Preface
In 1994, Bill Gates vividly demonstrated that the amount of data stored on a CD would take up 25,000 sheets of paper.
As estimated by the World Economic Forum, humanity will be generating around 463 exabytes of data every day globally by 2025 – the equivalent of about 630 trillion CDs. If we wanted to illustrate such a volume of data, we would need a pile of paper a thousand times as big as the distance from the Earth to the Sun.
Could we process data more sustainably? Most certainly yes. Does malware aggravate the situation? Definitely, because it increases the load on computing capacity. Could this load be decreased by using cybersecurity solutions? Let's take a closer look.
Flashback to 2016
Four years ago, we wanted to find out whether we could measure USB data transfer energy consumption. We were eager to understand how much energy could be saved by eliminating data transfer at the moment a connection is established (known as “the handshake”) with the help of Pure.Charger.
Pure.Charger is a device prototype for secure USB charging that is inserted between the power source and a phone, for example. It blocks the transfer of any data through the cable and eliminates the risk of compromising the device and its owner during charging.
As it turned out, the proposition was feasible. We learned how to measure the power consumption of test systems and the “handshake” power losses when a phone is connected to a computer, a laptop, or a car. Compared to the power consumption of the phone itself, this may seem negligible. However, if every person in Europe went for just one “handshake”, the energy saved would provide enough power for an average city resident for an entire month.
Infographic
covers the monthly electricity needs of one person
the population of Europe
the consumption of the average ‘handshake’
If every resident conducts one ‘handshake’, the overall consumption will be 2,483 kWh, which is enough energy to supply one person for 3 years and 9 months
Two years later...
Cryptocurrency mining has become a global trend. Naturally, Kaspersky's experts have been trained to closely follow the hidden miners used by cybercriminals and not their legitimate counterparts.
Mining is the process of “procuring” cryptocurrency with the use of processing power by searching for a specific number in a vast data array with system-specific parameters. Mining requires complex computing operations that result in a 100% load on the CPU and the video card.
After simulating a crypto-jacking attack on a test system, we attempted to measure the resulting increase in power consumption. Cryptocurrency mining is an energy-hungry business. According to some estimates, Bitcoin miners consume as much energy as the Czech Republic, a country with a population of 10 million people.
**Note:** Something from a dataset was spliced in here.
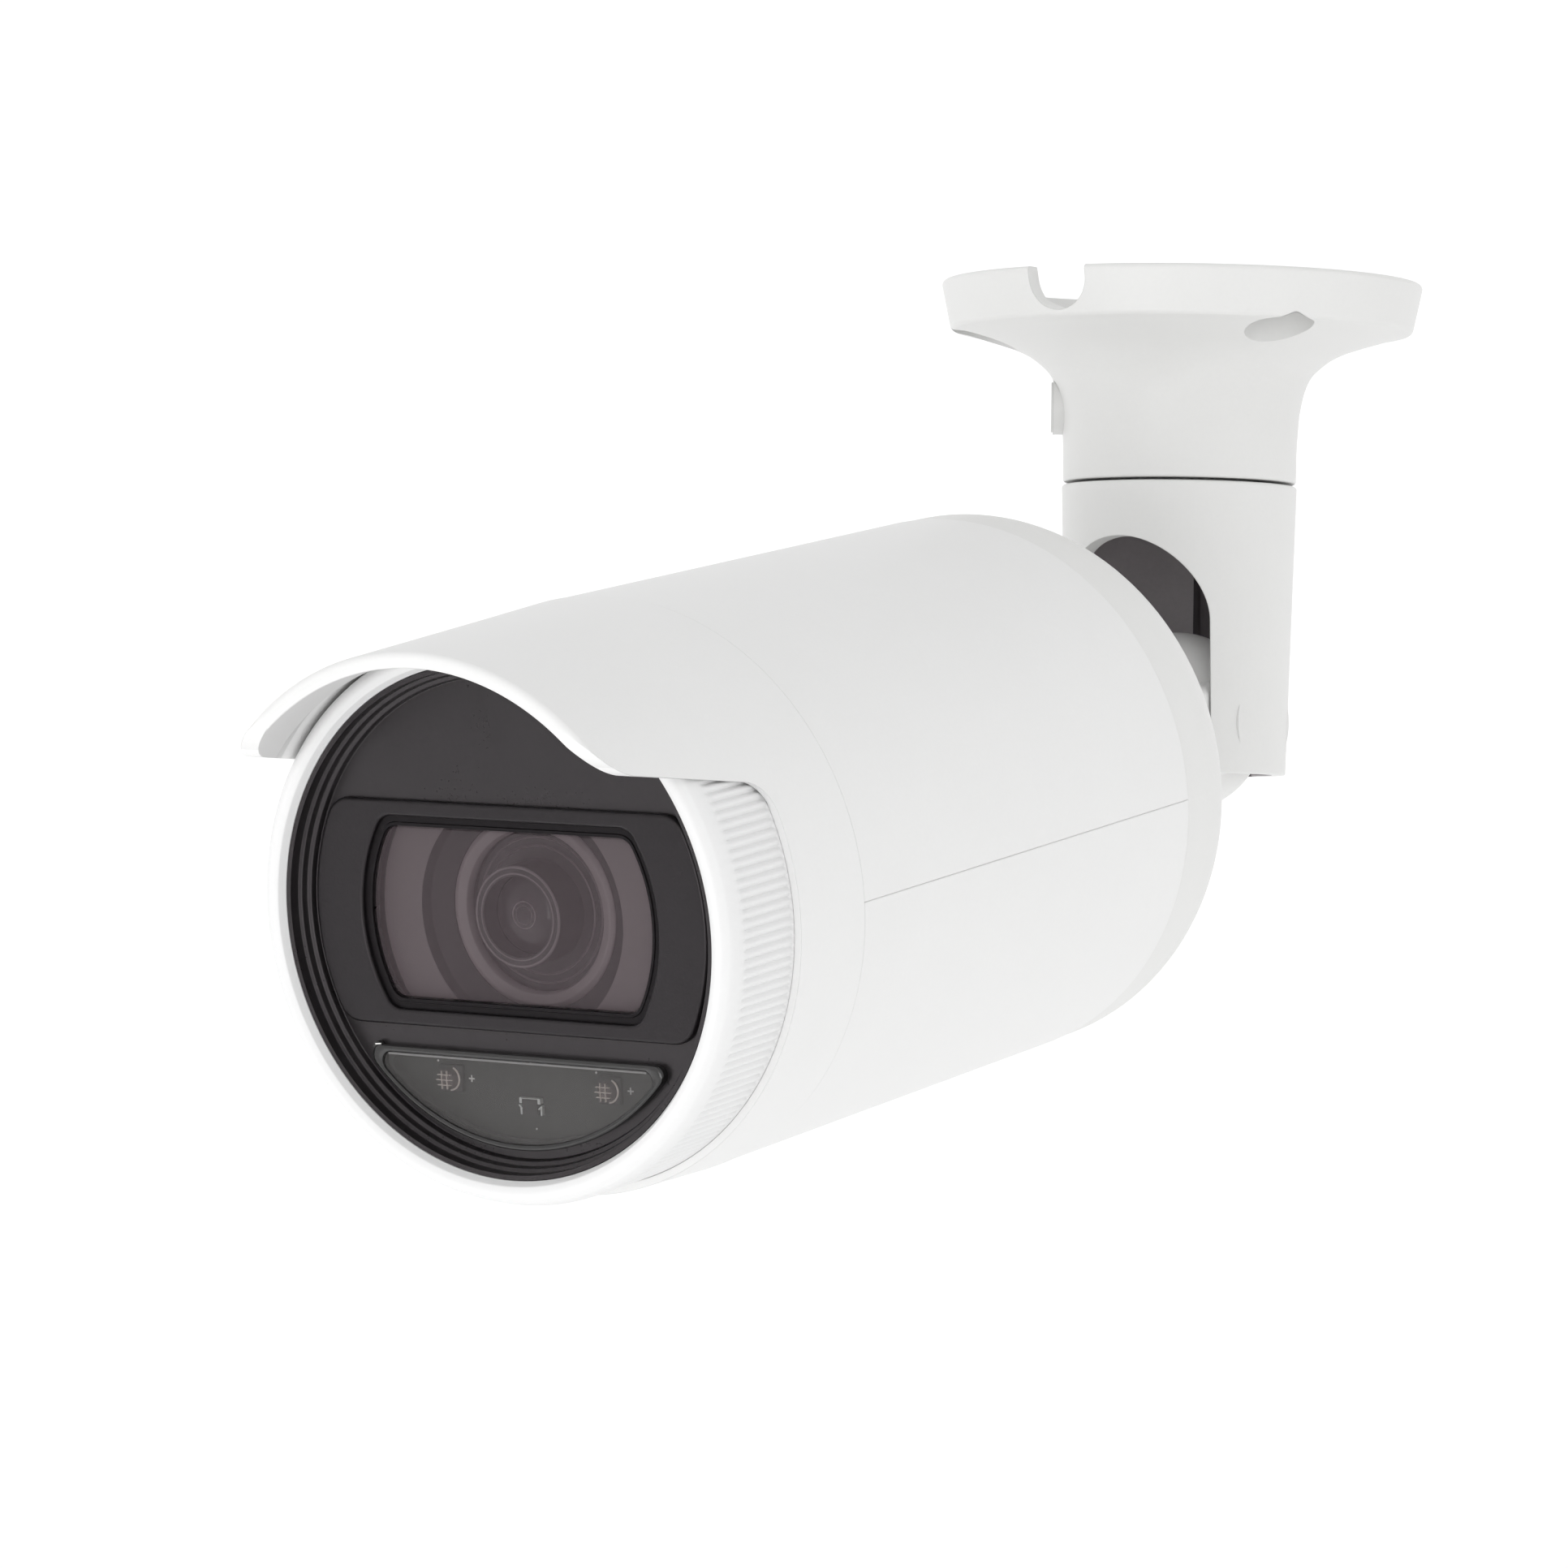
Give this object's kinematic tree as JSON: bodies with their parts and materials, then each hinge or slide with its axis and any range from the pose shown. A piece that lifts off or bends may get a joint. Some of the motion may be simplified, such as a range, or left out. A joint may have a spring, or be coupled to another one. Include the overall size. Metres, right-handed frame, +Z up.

Considering the distribution of CPUs and the aggregate number of crypto-jacking attacks, we managed to assess the global impact of miners being blocked. The annual amount of energy that Kaspersky products had helped our clients save turned out to be twice as large as the power consumption of all Bitcoin miners in the world put together. In terms of carbon dioxide emissions, this means we prevented the discharge of between 115 and up to 800 tons of carbon dioxide.
Hidden mining uses other people's resources by launching specialized malware on victims' devices (computers, servers, or phones).
Back to the present.
And future
It is safe to assume that cybersecurity has had a positive impact in cases other than malicious mining. How can this be assessed though?
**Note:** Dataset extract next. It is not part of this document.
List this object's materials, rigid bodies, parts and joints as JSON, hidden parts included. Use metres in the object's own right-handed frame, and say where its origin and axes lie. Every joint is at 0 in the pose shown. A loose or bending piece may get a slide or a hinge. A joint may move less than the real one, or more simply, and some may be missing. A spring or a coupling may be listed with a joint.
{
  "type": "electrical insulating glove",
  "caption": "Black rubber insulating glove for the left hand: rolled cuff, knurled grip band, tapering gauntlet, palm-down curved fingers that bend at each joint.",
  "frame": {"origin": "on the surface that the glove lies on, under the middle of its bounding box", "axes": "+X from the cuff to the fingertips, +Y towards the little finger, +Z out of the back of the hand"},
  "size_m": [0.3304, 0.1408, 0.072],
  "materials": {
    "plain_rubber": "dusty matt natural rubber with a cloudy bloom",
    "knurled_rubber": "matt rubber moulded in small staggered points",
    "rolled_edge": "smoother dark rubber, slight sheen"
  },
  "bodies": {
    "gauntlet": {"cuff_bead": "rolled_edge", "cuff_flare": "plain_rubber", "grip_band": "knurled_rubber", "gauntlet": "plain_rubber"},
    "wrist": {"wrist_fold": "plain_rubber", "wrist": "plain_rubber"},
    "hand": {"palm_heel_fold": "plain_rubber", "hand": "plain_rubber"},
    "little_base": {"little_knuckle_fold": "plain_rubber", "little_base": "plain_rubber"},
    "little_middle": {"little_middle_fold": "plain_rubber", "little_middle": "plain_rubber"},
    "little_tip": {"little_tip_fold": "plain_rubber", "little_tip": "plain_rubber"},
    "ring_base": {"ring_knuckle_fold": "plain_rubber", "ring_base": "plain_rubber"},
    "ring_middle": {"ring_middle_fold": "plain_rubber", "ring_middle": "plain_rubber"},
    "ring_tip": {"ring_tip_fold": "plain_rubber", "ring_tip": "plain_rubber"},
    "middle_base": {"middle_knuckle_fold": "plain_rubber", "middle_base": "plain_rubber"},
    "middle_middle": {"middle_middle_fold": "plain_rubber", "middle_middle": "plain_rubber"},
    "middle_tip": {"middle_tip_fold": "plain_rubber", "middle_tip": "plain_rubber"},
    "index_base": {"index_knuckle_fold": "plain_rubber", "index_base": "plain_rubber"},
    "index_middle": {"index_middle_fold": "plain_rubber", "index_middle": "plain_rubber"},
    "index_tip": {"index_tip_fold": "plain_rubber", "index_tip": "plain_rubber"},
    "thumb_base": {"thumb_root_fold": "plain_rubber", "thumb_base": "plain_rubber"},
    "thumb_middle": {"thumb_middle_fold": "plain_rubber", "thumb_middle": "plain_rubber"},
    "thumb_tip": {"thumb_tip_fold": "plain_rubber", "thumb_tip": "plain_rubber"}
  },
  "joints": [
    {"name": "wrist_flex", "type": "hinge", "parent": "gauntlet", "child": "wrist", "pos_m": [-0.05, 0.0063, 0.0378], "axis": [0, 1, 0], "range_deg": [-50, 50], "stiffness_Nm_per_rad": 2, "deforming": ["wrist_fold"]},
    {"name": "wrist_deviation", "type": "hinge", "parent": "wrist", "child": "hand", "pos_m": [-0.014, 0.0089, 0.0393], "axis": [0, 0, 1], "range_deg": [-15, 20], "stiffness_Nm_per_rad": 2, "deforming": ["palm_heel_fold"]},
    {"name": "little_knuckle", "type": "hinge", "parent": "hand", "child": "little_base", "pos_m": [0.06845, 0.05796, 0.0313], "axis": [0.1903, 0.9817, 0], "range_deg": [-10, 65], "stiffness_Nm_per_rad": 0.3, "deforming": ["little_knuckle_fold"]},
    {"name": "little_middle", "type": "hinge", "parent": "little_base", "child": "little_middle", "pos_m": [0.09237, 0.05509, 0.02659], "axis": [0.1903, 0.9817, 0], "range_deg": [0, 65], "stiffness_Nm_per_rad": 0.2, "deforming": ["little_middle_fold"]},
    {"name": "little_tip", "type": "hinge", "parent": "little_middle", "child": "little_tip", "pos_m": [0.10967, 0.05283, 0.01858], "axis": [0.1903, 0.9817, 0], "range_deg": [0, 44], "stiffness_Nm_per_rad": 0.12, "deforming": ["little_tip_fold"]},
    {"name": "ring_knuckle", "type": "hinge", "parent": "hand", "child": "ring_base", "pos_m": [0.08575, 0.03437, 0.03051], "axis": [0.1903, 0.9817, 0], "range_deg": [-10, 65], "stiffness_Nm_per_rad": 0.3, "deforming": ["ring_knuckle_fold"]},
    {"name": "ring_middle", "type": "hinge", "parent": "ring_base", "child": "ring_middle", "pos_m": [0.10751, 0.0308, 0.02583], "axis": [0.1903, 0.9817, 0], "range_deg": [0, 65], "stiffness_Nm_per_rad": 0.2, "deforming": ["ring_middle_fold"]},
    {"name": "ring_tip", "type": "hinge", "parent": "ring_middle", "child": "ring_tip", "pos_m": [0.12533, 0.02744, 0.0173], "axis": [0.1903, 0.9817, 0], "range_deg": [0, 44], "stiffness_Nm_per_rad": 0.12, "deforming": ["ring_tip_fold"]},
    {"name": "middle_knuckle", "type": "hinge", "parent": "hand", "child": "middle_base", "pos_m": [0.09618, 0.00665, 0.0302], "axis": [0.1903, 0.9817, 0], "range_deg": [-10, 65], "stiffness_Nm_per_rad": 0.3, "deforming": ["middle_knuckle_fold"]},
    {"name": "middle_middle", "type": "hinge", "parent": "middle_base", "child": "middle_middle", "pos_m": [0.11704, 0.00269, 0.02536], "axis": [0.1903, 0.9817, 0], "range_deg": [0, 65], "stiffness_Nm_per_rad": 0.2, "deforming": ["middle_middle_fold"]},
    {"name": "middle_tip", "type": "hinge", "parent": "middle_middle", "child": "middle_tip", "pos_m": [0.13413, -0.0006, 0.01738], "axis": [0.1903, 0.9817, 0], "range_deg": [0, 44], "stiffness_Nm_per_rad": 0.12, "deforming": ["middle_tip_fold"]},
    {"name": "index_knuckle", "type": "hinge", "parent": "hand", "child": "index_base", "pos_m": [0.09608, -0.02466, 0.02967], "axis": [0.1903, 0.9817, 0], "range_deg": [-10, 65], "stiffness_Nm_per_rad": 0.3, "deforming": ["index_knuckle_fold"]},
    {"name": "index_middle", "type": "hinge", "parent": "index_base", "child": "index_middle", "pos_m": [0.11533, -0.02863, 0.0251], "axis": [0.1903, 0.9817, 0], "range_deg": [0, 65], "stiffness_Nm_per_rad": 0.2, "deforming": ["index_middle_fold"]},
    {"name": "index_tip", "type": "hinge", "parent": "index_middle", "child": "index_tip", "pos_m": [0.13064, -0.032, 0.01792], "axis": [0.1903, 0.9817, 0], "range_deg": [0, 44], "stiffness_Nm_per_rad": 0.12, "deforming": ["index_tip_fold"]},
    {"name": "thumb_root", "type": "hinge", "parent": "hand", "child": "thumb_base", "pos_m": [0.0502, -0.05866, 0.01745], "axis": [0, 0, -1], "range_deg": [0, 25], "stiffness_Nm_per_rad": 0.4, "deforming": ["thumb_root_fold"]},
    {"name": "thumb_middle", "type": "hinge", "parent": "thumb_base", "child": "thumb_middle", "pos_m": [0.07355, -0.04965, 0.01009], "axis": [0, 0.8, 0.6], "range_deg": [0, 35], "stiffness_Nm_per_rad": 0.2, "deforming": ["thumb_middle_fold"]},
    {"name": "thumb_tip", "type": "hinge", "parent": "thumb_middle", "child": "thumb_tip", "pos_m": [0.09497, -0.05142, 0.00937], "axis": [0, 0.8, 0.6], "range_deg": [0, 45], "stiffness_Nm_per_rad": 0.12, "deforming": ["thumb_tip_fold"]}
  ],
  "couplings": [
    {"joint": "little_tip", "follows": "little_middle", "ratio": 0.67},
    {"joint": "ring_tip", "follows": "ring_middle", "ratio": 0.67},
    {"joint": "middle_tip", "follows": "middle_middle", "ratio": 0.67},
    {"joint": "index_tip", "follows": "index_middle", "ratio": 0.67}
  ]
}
Kaspersky launched a research project to understand the impact of cybersecurity on energy consumption and carbon dioxide emissions into the atmosphere. During the research, we gathered data on mining-related attacks from the Kaspersky Security Network (KSN), analyzed the impact of web miners on an infected system, and identified the priority target: CPUs. The experiment on power consumption measurement encompassed 22 different systems based on the most widespread CPU types. The COVID-19 lockdown prevented us from completing the empirical part of the project this year, but we hope to complete the development of the parametric model, which takes into account the types and the frequency of blocked attacks.
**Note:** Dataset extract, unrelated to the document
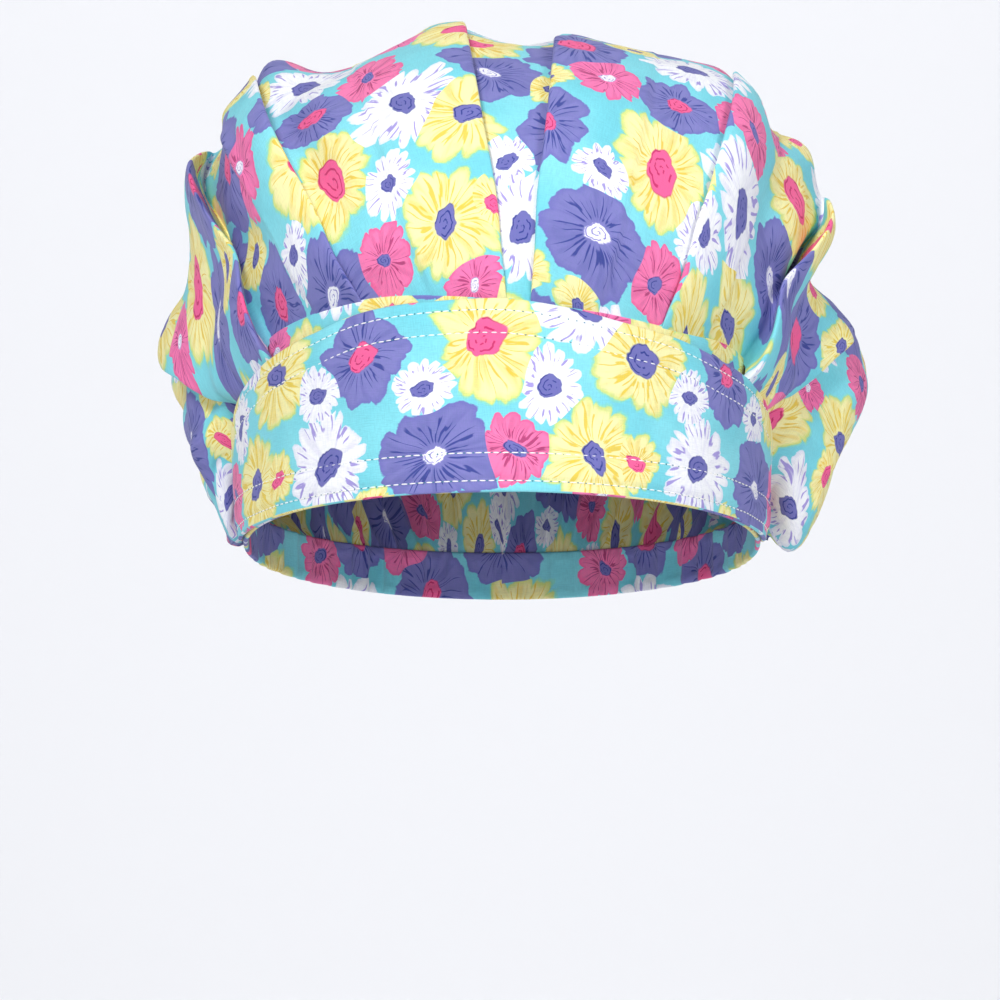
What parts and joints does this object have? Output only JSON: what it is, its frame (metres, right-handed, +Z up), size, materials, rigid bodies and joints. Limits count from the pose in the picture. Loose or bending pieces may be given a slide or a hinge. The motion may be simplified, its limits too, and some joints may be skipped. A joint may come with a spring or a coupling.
{
  "type": "surgical scrub cap",
  "caption": "Pleated bouffant scrub cap of floral cotton with a turned-up front brim and a gathered band behind the ears, in the shape it has when worn.",
  "frame": {"origin": "centre of the head opening, level with the band's lower edge at the ears", "axes": "+Z up through the crown, -Y to the front of the cap, +X to the right of someone looking at its front"},
  "size_m": [0.2249, 0.225, 0.185],
  "materials": {
    "headband": "matte printed cotton",
    "brim": "matte printed cotton",
    "crown": "matte printed cotton"
  },
  "bodies": {
    "root": {"headband": "headband", "brim": "brim", "crown": "crown"}
  },
  "joints": []
}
One of Kaspersky’s main cloud systems, The Kaspersky Security Network (KSN) was created to maximize the effectiveness of discovering new and unknown cyberthreats, and thereby ensuring the quickest and most effective protection for users. KSN automatically processes cyberthreat-related data received from millions of devices owned by Kaspersky users, who have voluntarily opted to use this system. This cloud-based system approach is now the industry standard, applied by many global IT security vendors.
We are currently faced with the task of extrapolating the data obtained on all types of threats that we prevent, including malicious code, phishing URLs, spam, and DDoS attacks. The COVID-19 pandemic has stopped us from completing this process in the first half of 2020, but you can be assured that we will not leave this task unfinished.